Seventeen, pregnant and unmarried: Palin's girl becomes an election issue

The sudden intrusion of adolescent bedroom drama into the US presidential race threatens to rock, if not quite capsize, the nascent McCain-Palin ticket. Sarah Palin, the vice-presidential nominee, astonished Republican delegates assembled in St Paul for their truncated convention yesterday by announcing that her 17-year-old daughter, Bristol, is pregnant.

The revelation was an effort to extinguish tawdry internet rumours about who is the real mother of the Alaska Governor's fifth child born in April this year. Left-wing blogger sites, including the prominent Daily Kos, had been speculating that Mrs Palin's fifth child, Trig, who was born earlier this year and diagnosed with Down's syndrome, was in fact carried by Bristol, who would have then been 16. The implication was that Mrs Palin, a social conservative, claimed the baby as her own to cover up for Bristol's indiscretion.

It was partly to thwart those rumours that – barely hours after conservative Republicans were tripping over one another to hail her place on the ticket as a stroke of genius – Mrs Palin made her statement that Bristol was five months pregnant and will marry the father and keep the child.

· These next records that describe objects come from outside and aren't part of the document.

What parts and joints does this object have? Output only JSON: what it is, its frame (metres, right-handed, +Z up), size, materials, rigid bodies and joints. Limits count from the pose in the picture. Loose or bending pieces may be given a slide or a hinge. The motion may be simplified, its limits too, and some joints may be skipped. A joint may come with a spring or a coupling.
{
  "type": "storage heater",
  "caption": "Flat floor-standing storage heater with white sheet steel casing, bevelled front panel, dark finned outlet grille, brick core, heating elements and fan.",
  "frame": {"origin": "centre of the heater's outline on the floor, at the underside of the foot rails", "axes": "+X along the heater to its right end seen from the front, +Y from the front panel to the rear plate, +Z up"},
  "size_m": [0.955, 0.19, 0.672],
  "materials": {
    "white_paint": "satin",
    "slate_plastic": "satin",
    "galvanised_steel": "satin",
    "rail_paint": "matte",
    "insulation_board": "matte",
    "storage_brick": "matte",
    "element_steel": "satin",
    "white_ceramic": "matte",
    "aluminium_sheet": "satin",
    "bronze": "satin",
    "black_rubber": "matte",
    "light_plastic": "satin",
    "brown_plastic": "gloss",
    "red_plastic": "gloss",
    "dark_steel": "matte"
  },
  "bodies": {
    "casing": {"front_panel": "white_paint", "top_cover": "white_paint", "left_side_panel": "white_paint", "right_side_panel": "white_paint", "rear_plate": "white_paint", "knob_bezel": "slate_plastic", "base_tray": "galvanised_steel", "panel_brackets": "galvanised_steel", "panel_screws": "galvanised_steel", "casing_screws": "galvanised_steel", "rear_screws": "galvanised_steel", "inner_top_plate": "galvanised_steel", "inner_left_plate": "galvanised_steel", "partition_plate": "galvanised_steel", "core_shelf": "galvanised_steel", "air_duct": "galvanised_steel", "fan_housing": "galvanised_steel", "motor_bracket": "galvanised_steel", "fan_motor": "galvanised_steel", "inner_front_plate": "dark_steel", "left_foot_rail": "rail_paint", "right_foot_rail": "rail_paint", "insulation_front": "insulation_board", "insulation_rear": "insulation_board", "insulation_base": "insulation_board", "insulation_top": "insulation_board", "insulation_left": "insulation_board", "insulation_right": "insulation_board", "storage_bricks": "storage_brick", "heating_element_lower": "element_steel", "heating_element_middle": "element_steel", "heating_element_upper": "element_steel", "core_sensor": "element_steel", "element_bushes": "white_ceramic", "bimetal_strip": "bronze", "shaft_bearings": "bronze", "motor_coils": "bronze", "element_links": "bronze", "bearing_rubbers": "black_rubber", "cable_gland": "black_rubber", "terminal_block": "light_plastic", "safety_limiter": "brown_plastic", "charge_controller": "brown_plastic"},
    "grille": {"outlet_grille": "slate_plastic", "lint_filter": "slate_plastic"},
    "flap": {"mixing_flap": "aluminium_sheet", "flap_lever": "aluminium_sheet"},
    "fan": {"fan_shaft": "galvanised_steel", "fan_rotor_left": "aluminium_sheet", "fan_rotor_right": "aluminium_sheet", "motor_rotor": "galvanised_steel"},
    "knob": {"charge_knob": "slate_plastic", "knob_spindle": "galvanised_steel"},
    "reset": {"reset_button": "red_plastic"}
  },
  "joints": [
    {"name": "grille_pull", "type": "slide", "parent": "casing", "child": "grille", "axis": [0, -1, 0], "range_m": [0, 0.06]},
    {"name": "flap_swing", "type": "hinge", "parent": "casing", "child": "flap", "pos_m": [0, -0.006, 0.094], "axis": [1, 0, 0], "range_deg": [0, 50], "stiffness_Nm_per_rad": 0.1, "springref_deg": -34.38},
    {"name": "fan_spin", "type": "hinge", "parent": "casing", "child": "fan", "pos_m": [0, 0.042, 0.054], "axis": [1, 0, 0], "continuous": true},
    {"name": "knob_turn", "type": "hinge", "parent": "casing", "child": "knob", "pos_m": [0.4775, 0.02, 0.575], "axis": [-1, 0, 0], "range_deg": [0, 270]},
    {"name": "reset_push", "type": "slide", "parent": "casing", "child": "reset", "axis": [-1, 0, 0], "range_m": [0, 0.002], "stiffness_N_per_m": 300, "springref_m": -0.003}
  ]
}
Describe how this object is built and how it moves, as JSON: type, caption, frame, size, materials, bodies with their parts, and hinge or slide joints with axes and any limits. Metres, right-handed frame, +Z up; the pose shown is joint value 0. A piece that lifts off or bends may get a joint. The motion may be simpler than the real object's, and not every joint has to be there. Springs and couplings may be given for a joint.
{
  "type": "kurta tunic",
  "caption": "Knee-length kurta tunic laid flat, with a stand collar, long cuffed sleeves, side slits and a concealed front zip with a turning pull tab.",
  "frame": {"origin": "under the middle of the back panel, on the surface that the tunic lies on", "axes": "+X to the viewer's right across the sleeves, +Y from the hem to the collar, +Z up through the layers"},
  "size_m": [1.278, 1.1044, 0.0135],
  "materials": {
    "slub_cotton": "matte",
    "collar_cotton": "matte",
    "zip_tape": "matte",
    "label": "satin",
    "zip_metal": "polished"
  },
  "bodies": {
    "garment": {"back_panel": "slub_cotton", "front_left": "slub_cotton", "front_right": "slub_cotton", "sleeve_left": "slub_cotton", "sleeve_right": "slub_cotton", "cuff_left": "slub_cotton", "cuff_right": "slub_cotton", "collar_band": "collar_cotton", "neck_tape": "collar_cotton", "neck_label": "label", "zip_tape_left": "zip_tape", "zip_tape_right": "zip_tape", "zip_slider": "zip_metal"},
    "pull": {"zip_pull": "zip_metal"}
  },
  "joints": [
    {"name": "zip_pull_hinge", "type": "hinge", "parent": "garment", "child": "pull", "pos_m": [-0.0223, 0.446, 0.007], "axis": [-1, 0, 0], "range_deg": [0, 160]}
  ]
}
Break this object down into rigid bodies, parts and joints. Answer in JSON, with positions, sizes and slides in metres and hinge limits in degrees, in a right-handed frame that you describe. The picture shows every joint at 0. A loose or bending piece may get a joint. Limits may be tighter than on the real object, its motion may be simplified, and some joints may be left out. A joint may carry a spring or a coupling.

Even before yesterday's surprise, fears were already creeping in that Mr McCain's choice of running mate, although it sent a shot of electricity through the conservative base of the party, could be more of a liability than an asset.

Mrs Palin made no public appearances in St Paul yesterday as she ostensibly introduced herself to party stalwarts in private meetings and put the final touches to her acceptance speech scheduled for tomorrow evening.

Her absence from the stage prompted some to wonder if aides wanted to keep her away from the media glare as an assortment of unflattering stories and headlines began to appear.

The announcement of Bristol's pregnancy came after Mrs Palin's children and her husband, Todd, who works for BP, had landed back in Alaska, beyond the reach of political journalists gathered in St Paul. The statement was issued by the Governor and Mr Palin jointly.

"We have been blessed with five wonderful children who we love with all our heart and mean everything to us," the statement said. "Our beautiful daughter Bristol came to us with news that as parents we knew would make her grow up faster than we had ever planned. As Bristol faces the responsibilities of adulthood, she knows she has our unconditional love and support."

The original postings on the Daily Kos purported to have evidence that the Governor was never pregnant with Trig, including photographs that seem to show her displaying no visible signs of being pregnant and others with Bristol showing, by contrast, a bump on her tummy.

Mr McCain's aides insisted yesterday he was aware of Bristol's pregnancy when he picked her mother last week and the decision to release the news yesterday was precisely designed to rebut the "mud-slinging and the lies".

It is hardly the first time that a nominee has had to cope with embarrassments coming from others in their family. Nor was it clear last night whether the news of such early motherhood for Bristol will appal conservative voters or appeal to them. She did not, after all, elect to abort.

The impression persists, meanwhile, that because Governor Palin only emerged as a serious contender for the vice-presidency in the final days of the search process last week, the normal vetting procedures may have been somewhat shortened and there are more rough edges to her than the McCain team realise. As reporters converge on Anchorage to root through Mrs Palin's political (if not personal) past, there is the potential for more substantial trouble.

Being highlighted already, for instance, is the role Mrs Palin played in encouraging her state to sue the US Interior Department after it placed polar bears on the endangered species act. She doesn't think they are endangered. "Adding them to the list is the wrong move," she said, because "there is insufficient evidence that polar bears are in danger of becoming extinct within the foreseeable future." That and her enthusiasm for drilling for oil almost anywhere could obscure Mr McCain's claim to be environmentally sensitive.

It could be, however, that her "clean-hands" reputation for challenging cronyism and corruption in Alaska which has been cited as one of the main qualities that appealed to Mr McCain, is about to be severely compromised by allegations surrounding the recent firing of Alaska's public safety commissioner.

Admittedly, it is a slightly obscure scandal, known locally as "Troopergate", involving charges that Mrs Palin sacked the commissioner, Walt Monegan, after he failed to respond to requests that he fire a state trooper who was divorced from Mrs Palin's sister. The state legislature has taken it seriously enough to hire an outside investigator.

Mrs Palin, 44, has declared herself innocent and the McCain camp is portraying the investigation as a small local irritant. "The bottom line is Governor Palin has a proven record championing transparency in government and we are confident in that," said a spokeswoman Maria Comella.

Some Democrats – and a few Republicans – think otherwise. "With this appointment, you've given an obscure investigation more national limelight than any grand jury," noted the Democratic consultant Dane Strother. "If they come down on her, what is McCain going to do?"